Like tonight.  Sammy was playing with a thermometer, sticking it under her arm and pretending to take her temperature (daycare sent her home early because she wasn’t feeling well. Turns out she had gas and a couple of {big, wicked} farts later she was fine) under her armpit. Cute as all get out, most of the time she’d just get it stuck in her belly button. Anyway, Matt went to pick up Jessie at the usual time and I stayed home with Sam. I saw the thermometer and realized there would soon be one thermometer and two little people. That’s always a recipe for disaster.  So, I calmly explained to Sam that we should put it away before Jessie got home because Jess would want one to play with and then she’d cry because we didn’t have one for her.  Sam refused to put it away.  Then suddenly, she said, “All done. Jessie.”  Jessie got home about 10 minutes later and Sam went running to the door then thrust the thermometer at Jessie.  I wasn’t sure whether to be more impressed at her ability to follow my discussion about putting it away and Jessie not having one, or by the fact that she gave her favorite little “toy” to Jessie when she came home.

Sam’s big thing lately is to spread her arms out wide and say, “Huck!”  meaning she would like to hand out a hug to you.  She’s a great little hugger.

Jessie has Uncle Marv in her. Really.  She doesn’t take anything seriously.  It’s fun, fun, fun and giggles all day long. Diaper changes you have to catch her to change her. Then hold her giggling, wiggling little self down to change her. She refuses to settle down to go to bed…there’s too much horsing around to do.

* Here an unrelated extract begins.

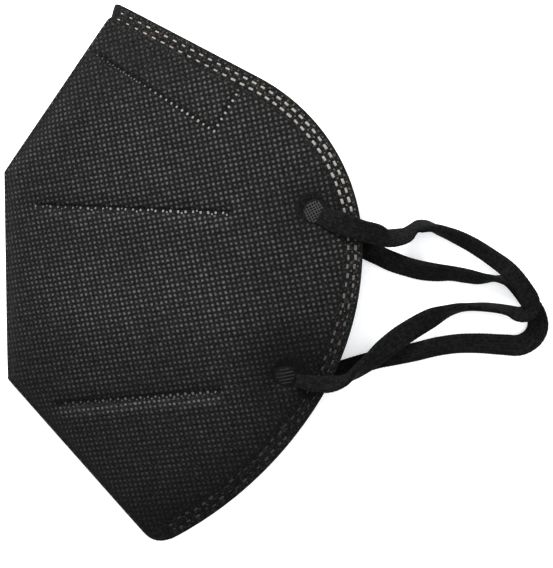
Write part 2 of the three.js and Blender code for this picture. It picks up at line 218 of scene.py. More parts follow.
@dataclass(frozen=True)
class WeldLine:
    """A welded line pressed into both panels, steep above it and open below it."""

    name: str
    start: tuple[float, float]
    end: tuple[float, float]
    depth: float
    shelf: float
    upper_reach: float
    lower_reach: float
    end_ease: float
    lit: float = 0.0
    lit_reach: float = 5.0
    lower_shelf: float = 0.3

    @property
    def is_rib(self) -> bool:
        """Whether the line is a deep rib and not a line of the nose pocket."""
        return self.name.endswith("rib")

    @property
    def length(self) -> float:
        """The line's length."""
        return math.dist(self.start, self.end)

    @property
    def heading(self) -> Array:
        """The line's direction."""
        return unit(np.subtract(self.end, self.start))

    @property
    def side(self) -> Array:
        """The direction to the left of the line."""
        return np.array((-self.heading[1], self.heading[0]))

    def at(self, along: Array) -> Array:
        """Flat places some way along the line."""
        return np.array(self.start) + along[:, None] * self.heading

    def place(self, points: Array) -> tuple[Array, Array]:
        """Distances of flat points along the line, and signed distances above it."""
        away = points - np.array(self.start)
        return away @ self.heading, cross(self.heading, away)

    def ends(self, along: Array, low: float, high: float) -> Array:
        """A share that eases in at both of the line's ends."""
        return smooth(along, low, high) * smooth(self.length - along, low, high)

    def groove(self, points: Array) -> Array:
        """How deep the line presses the cloth at some places."""
        along, above = self.place(points)
        upper, lower = above - self.shelf, -above - self.lower_shelf
        over = 0.6 * smooth(upper, 0.0, 0.7) + 0.4 * smooth(upper, 0.0, self.upper_reach)
        under = 0.3 * smooth(lower, 0.0, 1.0) + 0.7 * smooth(lower, 0.0, self.lower_reach)
        profile = 1.0 - np.where(above > 0.0, over, under)
        return self.depth * profile * self.ends(along, -self.end_ease, self.end_ease)

    def tone(self, points: Array) -> Array:
        """What the line multiplies the cloth's tone by: painted shade over a rib and painted light
        under it, and for a pocket line a painted dark line along its crease.
        """
        along, above = self.place(points)
        ends = self.ends(along, -2.0, 4.0)
        if not self.is_rib:
            return 1.0 - 0.5 * ends * fade(np.abs(above - 0.45), 0.3, 0.9)
        shadow = smooth(above, 0.2, 1.2) * fade(above, 1.6, 6.5)
        light = smooth(-above, 0.2, 1.2) * fade(-above, 2.4, self.lit_reach)
        return (1.0 - 0.12 * shadow * ends) * (1.0 + self.lit * light * ends)


@dataclass(frozen=True)
class PaintedShadingPatch:
    """A round patch of painted light (lighter) or painted shade (darker) on the cloth: in full up to
    one reach, none past another.
    """

    x: float
    y: float
    full: float
    reach: float
    change: float

    def at(self, points: Array) -> Array:
        """What the patch multiplies the cloth's tone by at flat places."""
        return 1.0 + self.change * fade(apart(points, (self.x, self.y)), self.full, self.reach)


@dataclass(frozen=True)
class PaintedShadingBand:
    """A band of painted shade: a change of the cloth's tone between two places along X (axis 0) or Y
    (axis 1).
    """

    axis: int
    low: float
    high: float
    start: float
    end: float = 1.0

    def at(self, points: Array) -> Array:
        """What the band multiplies the cloth's tone by at flat places."""
        return blend(self.start, self.end, smooth(points[:, self.axis], self.low, self.high))


@dataclass(frozen=True)
class PadSpot:
    """A place where an ear loop's end is welded on: its centre, half sizes and turn, its ridges, and
    the painted shade that darkens the cloth around it.
    """

    name: str
    x: float
    y: float
    half_long: float
    half_wide: float
    turn: float
    hatch: float
    pitch: float
    rise: float
    crossed: bool
    halo: tuple[float, float]
    shade: float
    shade_rise: float

    @property
    def centre(self) -> Array:
        """The pad's centre."""
        return np.array((self.x, self.y))


WELD_LINES = (
    WeldLine("upper_rib", (-44.3, 19.9), (14.7, 17.7), 1.1, 0.5, 3.8, 3.0, 1.8, 0.08, 7.0),
    WeldLine("lower_rib", (-38.4, -39.3), (11.6, -35.4), 1.1, 0.7, 3.4, 3.2, 1.6, 0.5, 5.2),
    WeldLine("nose_pocket", (-27.4, 66.2), (9.2, 42.1), 0.4, 0.25, 1.6, 1.4, 0.8),
    WeldLine("pocket_end", (9.2, 42.1), (15.8, 53.1), 0.35, 0.25, 1.4, 1.4, 0.8),
)

PAD_SPOTS = (
    PadSpot(
        "upper_weld_pad", 39.0, 18.2, 3.9, 3.4, 58.0, 28.0, 0.84, 1.0, True, (-0.9, 1.2), 0.2, 0.0
    ),
    PadSpot(
        "lower_weld_pad", 30.5, -30.7, 3.3, 2.8, 8.0, 10.0, 1.05, 0.4, False, (1.6, 1.4), 0.42, 4.0
    ),
)

# Painted shade and light for the cloth: darker towards the fold, the upper left, right of the middle
# and the chin's half, lighter beside the lower weld pad.
FOLD_PAINTED_SHADE = PaintedShadingBand(0, -54.0, -30.0, 0.82, 0.95)
PAINTED_SHADING = (
    PaintedShadingPatch(29.0, -35.0, 1.5, 5.0, 0.36),
    PaintedShadingPatch(-36.0, 49.0, 6.0, 20.0, -0.12),
    PaintedShadingPatch(24.0, -5.0, 4.0, 17.0, -0.11),
    PaintedShadingPatch(45.0, -9.0, 4.0, 16.0, -0.12),
    PaintedShadingBand(1, -72.0, -50.0, 0.86),
    PaintedShadingBand(1, -30.0, -12.0, 0.88),
)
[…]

She doesn’t walk anywhere when she can just as easily get there by running or jumping.  She’s a fabulous jumper.

They both repeat absolutely everything that comes out of our mouths. Especially the last word we say.  The conversations when we drive around in the car can be rather comical when the last word out of Matt or my mouth is repeated in stereo from the back seat like we have backup singers.

No pictures yet, sorry. The dvd drive on my computer is still broken.  Still no photo software.  Trust me, though, they’re still cuties.  We’ll try to have something working by Halloween for those pics.